On my Bullitt the light is mounted to the front fork crown (just above the mudguard). This means it is clear of any cargo and the wire is nice and short. However, it does mean the light is quite low which is good for seeing by but less good for being seen. I will probably supplement it with a LED flashing light on the handlebars to be seen by.

Besides the light being available 24×7 it also has another nice feature. The switch has a sensor setting as well as on and off. When set to sensor it comes on automatically when it starts to get dark (comes on nice and early).

In every test I have seen these hub dynamos come out as the most efficient with the least impact on your speed.

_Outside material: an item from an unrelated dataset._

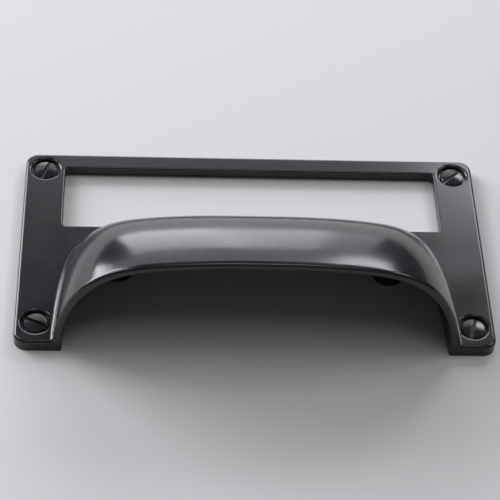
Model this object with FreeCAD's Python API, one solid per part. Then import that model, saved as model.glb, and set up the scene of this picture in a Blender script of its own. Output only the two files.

My first impressions  support this.  I fitted it late last night and today rode into Leicester (dreaded Christmas shopping) and then I have been to Asda this evening.

One thing that immediately impresses is the way the light comes on as you wheel your bike out of storage and then stays on when you stop. Amazing, just a few rotations of the wheel at slow walking pace and there is already light.

The light seems good to ride by. I’ll write more when I have been on some unlit roads but it was fine coming down the unlit cycle path from the Asda car park. Earlier, riding back from Leicester I was following Jane and it lit up the back of her bike very brightly.

There is no noticeable friction and the wheel rolls very smoothly.

I am already enjoying the time saved when I got to Asda and didn’t have to worry about my expensive Lumicycle lights (even less in the future when I get them secured by Infinity3D).

I have been a fan of dynamo lighting for many years but this is by far the best yet. Highly recommended.